If I read this metaphor right she still owns a house now, but stopped being a landlord or something. The literal level we get to see, well, literally, is a bit too weird to fully explain in text, you will have to go and watch for yourself, I fear.

I think it’s a reference to Global Warming? Or the secret wish of every German to finally sink those damn islands? Who knows. The cats are safe, and that’s literally all I cared about in the end.

Verdict

This movie was a bit of a surprise, which I guess should be expected if you base your viewing choices on stuff like how cute you think the front cover of the DVD case looks or whatever. Still, putting the heroine of the third of three stories up, front and center was certainly a thing Netflix did.

To be honest, probably more people like cats then rats or weird thumb humans, so from a marketing perspective, it makes perfect sense. And well, it worked in my case! I wouldn’t have tried this movie otherwise. Putting the cutest animals last is a masterful stroke of psychological manipulation, boosted by making the last batch of characters also the most likable of the bunch.

Overall, the movie works. It tramples on you and keeps screaming about the futility of man into your eyes and ears until the bitter end, where you finally get to have some slight relief: It is possible, you learn, to escape the horror of capitalism, if you’re willing to leave that dumb pile of bricks behind and search for a real home instead. A lesson for the ages, but sadly one probably wasted on the kind of people who spend all their time buying and selling houses, I think.
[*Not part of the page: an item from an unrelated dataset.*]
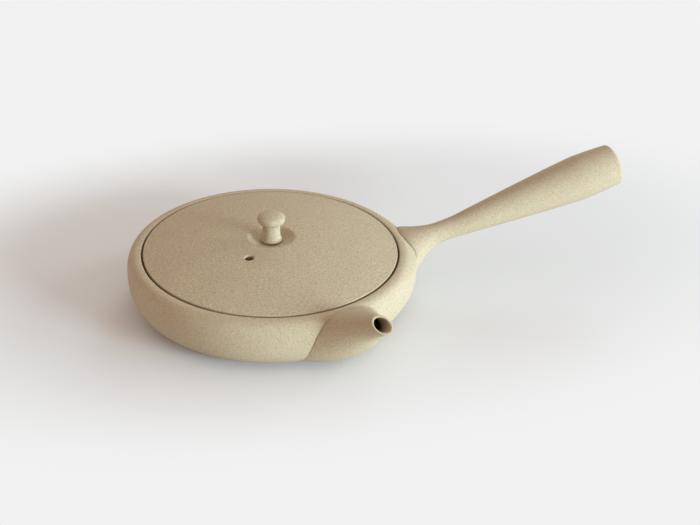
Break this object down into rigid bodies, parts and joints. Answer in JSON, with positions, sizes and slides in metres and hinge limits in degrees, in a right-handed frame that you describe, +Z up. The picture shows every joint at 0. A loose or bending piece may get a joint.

Though if you are, indeed, a very stressed out landlady, maybe watching this movie will make you realize how shitty your life is and how much better you could do if you aren’t constantly dealing with tenants, house repairs, the housing market, and rich guys trying to make you burn your own children. A very German lesson, now that I think about it.

It’s nice to see at least some people still remember what satire is supposed to be and sadly, even here in Germany, things have gotten bad enough watching this movie really, really hurts you. The only way to get through this without feeling visceral pain is to either be a soulless monstrosity, like a landlord, or to have enough billions of buckazoids your soul was not drained, but never there in the first place.

Final verdict: 13 out of 13 hanged landlords. Viva la revolución!

Edit: Oh, Cat-harsis. I get it now. Very funny, you fuckers.